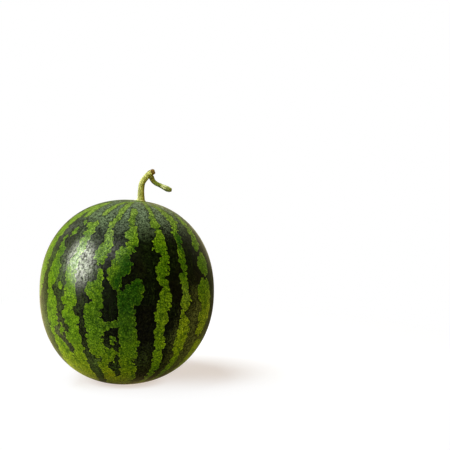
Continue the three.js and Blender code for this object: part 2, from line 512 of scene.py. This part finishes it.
def scattered_directions(spacing, draw):
    """Directions about evenly spread over the fruit: a spiral from pole to pole, shaken at random."""
    radius = (WAIST_RADIUS * 2 + HALF_HEIGHT) / 3 / MM
    count = round(4 * math.pi * (radius / spacing) ** 2)
    height = 1 - (2 * np.arange(count) + 1) / count
    turn = np.arange(count) * math.pi * (3 - math.sqrt(5))
    across = np.sqrt(1 - height**2)
    directions = np.stack([across * np.cos(turn), across * np.sin(turn), height], axis=1)
    directions += draw.normal(0, SCATTER_SHAKE * spacing / radius, directions.shape)
    return directions / np.linalg.norm(directions, axis=1)[:, None]


def grow_lobes(points, depth, seed):
    """Fills the light stripes with round lobes. Gives each point's depth inside them, in millimetres,
    and how near it is to the middle of a lobe, from 0 to 1."""
    draw = np.random.default_rng(seed)
    tree = KDTree(len(points))
    for index, point in enumerate(points):
        tree.insert(point / MM, index)
    tree.balance()
    near_stalk = soft_step(points[:, 2], *STALK_END)
    edge = np.maximum(depth - STRIPE_SINK + STALK_END_RISE * near_stalk, FAR_OUTSIDE)
    core = np.zeros(len(points))
    for spacing, radius in LOBES:
        directions = scattered_directions(spacing, draw)
        radii = radius * draw.uniform(*LOBE_SIZES, len(directions))
        room = stripes_depth(directions, seed) - radii * LOBE_INSET
        room = room + draw.normal(0, LOBE_SHAKE, len(directions))
        chosen = (room > 0) & (draw.random(len(directions)) > LOBE_LOSS)
        middles = rind_points(directions[chosen]) / MM
        for middle, reach in zip(middles, radii[chosen]):
            for _place, index, away in tree.find_range(middle, reach + LOBE_FADE):
                edge[index] = max(edge[index], reach - away)
                core[index] = max(core[index], 1 - away / reach)
    return edge, core


def paint_stripes(mesh, directions, seed):
    """Writes the pattern of the light stripes to the rind's mesh."""
    depth = stripes_depth(directions, seed)
    edge, core = grow_lobes(vertex_numbers(mesh, "co"), depth, seed)
    latitude, longitude = places(directions)
    paint(mesh, "stripe", edge)
    paint(mesh, "lobe", core)
    paint(mesh, "deep_and_shaded", patch_strength(latitude, longitude, DEEP_AND_SHADED_PATCHES))
    paint(mesh, "faded_and_lit", patch_strength(latitude, longitude, FADED_AND_LIT_PATCHES))
    paint(mesh, "crown", soft_step(latitude, *CROWN_EDGE))


class Pattern:
    """What the colours and the wax of the rind have in common. Its places are in millimetres."""

    def __init__(self, nodes):
        self.point = nodes.point()
        self.aside, _back, self.up = nodes.parts(self.point)
        # Near the stalk, where the stripes and the ground are given a pale greyish veil: partly the wax's
        # bloom, partly painted sheen of the light above.
        self.high = self.up.step(224, 278)
        self.edge = nodes.attribute("stripe")
        self.dents = 1 - nodes.attribute("lobe").step(0.08, 0.42)
        ragged = (nodes.noise(self.point, 2.6, 2, 0.6) - 0.5) * 3.6
        self.light = (self.edge + ragged - self.dents * 0.8).step(-0.3, 0.3)
        self.rim = self.light * (1 - self.edge.step(0.4, 1.8))
        self.fleck = nodes.noise(self.point, 2.3, 3, 0.7)


def vein_net(nodes, look, pattern):
    """Veins of the stripes: a fine net, deeper seams here and there, and dents where lobes meet."""
    stirred = nodes.stir(pattern.point, 3, 0.9)
    net = 1 - nodes.cell_walls(stirred, look.vein_spacing / MM).step(0.08, 0.7)
    patchy = nodes.noise(pattern.point, 6, 2).step(0.3, 0.6)
    veins = nodes.math("MAXIMUM", net * (patchy * 0.6 + 0.3), pattern.dents)
    seams = 1 - nodes.cell_walls(stirred, look.lobe_spacing / MM).step(0.15, 0.85)
    seams = seams * nodes.noise(pattern.point, 9, 2).step(0.4, 0.55)
    return nodes.math("MAXIMUM", veins, seams) * (1 - pattern.rim * 0.5)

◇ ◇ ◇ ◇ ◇

• _EXERCISE BRIEF_: Set out the complete listing exactly as shown.

• _PROBLEM SOLUTION_:
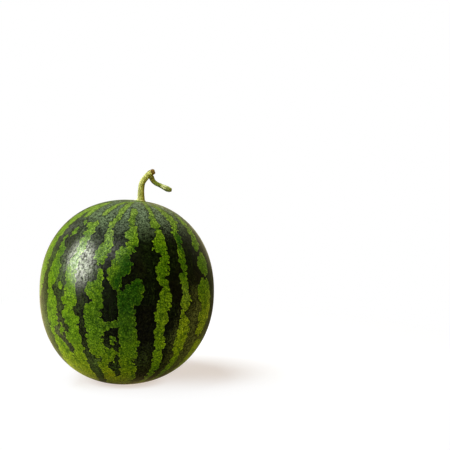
Continue the three.js and Blender code for this object: part 2, from line 512 of scene.py. This part finishes it.
def scattered_directions(spacing, draw):
    """Directions about evenly spread over the fruit: a spiral from pole to pole, shaken at random."""
    radius = (WAIST_RADIUS * 2 + HALF_HEIGHT) / 3 / MM
    count = round(4 * math.pi * (radius / spacing) ** 2)
    height = 1 - (2 * np.arange(count) + 1) / count
    turn = np.arange(count) * math.pi * (3 - math.sqrt(5))
    across = np.sqrt(1 - height**2)
    directions = np.stack([across * np.cos(turn), across * np.sin(turn), height], axis=1)
    directions += draw.normal(0, SCATTER_SHAKE * spacing / radius, directions.shape)
    return directions / np.linalg.norm(directions, axis=1)[:, None]


def grow_lobes(points, depth, seed):
    """Fills the light stripes with round lobes. Gives each point's depth inside them, in millimetres,
    and how near it is to the middle of a lobe, from 0 to 1."""
    draw = np.random.default_rng(seed)
    tree = KDTree(len(points))
    for index, point in enumerate(points):
        tree.insert(point / MM, index)
    tree.balance()
    near_stalk = soft_step(points[:, 2], *STALK_END)
    edge = np.maximum(depth - STRIPE_SINK + STALK_END_RISE * near_stalk, FAR_OUTSIDE)
    core = np.zeros(len(points))
    for spacing, radius in LOBES:
        directions = scattered_directions(spacing, draw)
        radii = radius * draw.uniform(*LOBE_SIZES, len(directions))
        room = stripes_depth(directions, seed) - radii * LOBE_INSET
        room = room + draw.normal(0, LOBE_SHAKE, len(directions))
        chosen = (room > 0) & (draw.random(len(directions)) > LOBE_LOSS)
        middles = rind_points(directions[chosen]) / MM
        for middle, reach in zip(middles, radii[chosen]):
            for _place, index, away in tree.find_range(middle, reach + LOBE_FADE):
                edge[index] = max(edge[index], reach - away)
                core[index] = max(core[index], 1 - away / reach)
    return edge, core


def paint_stripes(mesh, directions, seed):
    """Writes the pattern of the light stripes to the rind's mesh."""
    depth = stripes_depth(directions, seed)
    edge, core = grow_lobes(vertex_numbers(mesh, "co"), depth, seed)
    latitude, longitude = places(directions)
    paint(mesh, "stripe", edge)
    paint(mesh, "lobe", core)
    paint(mesh, "deep_and_shaded", patch_strength(latitude, longitude, DEEP_AND_SHADED_PATCHES))
    paint(mesh, "faded_and_lit", patch_strength(latitude, longitude, FADED_AND_LIT_PATCHES))
    paint(mesh, "crown", soft_step(latitude, *CROWN_EDGE))


class Pattern:
    """What the colours and the wax of the rind have in common. Its places are in millimetres."""

    def __init__(self, nodes):
        self.point = nodes.point()
        self.aside, _back, self.up = nodes.parts(self.point)
        # Near the stalk, where the stripes and the ground are given a pale greyish veil: partly the wax's
        # bloom, partly painted sheen of the light above.
        self.high = self.up.step(224, 278)
        self.edge = nodes.attribute("stripe")
        self.dents = 1 - nodes.attribute("lobe").step(0.08, 0.42)
        ragged = (nodes.noise(self.point, 2.6, 2, 0.6) - 0.5) * 3.6
        self.light = (self.edge + ragged - self.dents * 0.8).step(-0.3, 0.3)
        self.rim = self.light * (1 - self.edge.step(0.4, 1.8))
        self.fleck = nodes.noise(self.point, 2.3, 3, 0.7)


def vein_net(nodes, look, pattern):
    """Veins of the stripes: a fine net, deeper seams here and there, and dents where lobes meet."""
    stirred = nodes.stir(pattern.point, 3, 0.9)
    net = 1 - nodes.cell_walls(stirred, look.vein_spacing / MM).step(0.08, 0.7)
    patchy = nodes.noise(pattern.point, 6, 2).step(0.3, 0.6)
    veins = nodes.math("MAXIMUM", net * (patchy * 0.6 + 0.3), pattern.dents)
    seams = 1 - nodes.cell_walls(stirred, look.lobe_spacing / MM).step(0.15, 0.85)
    seams = seams * nodes.noise(pattern.point, 9, 2).step(0.4, 0.55)
    return nodes.math("MAXIMUM", veins, seams) * (1 - pattern.rim * 0.5)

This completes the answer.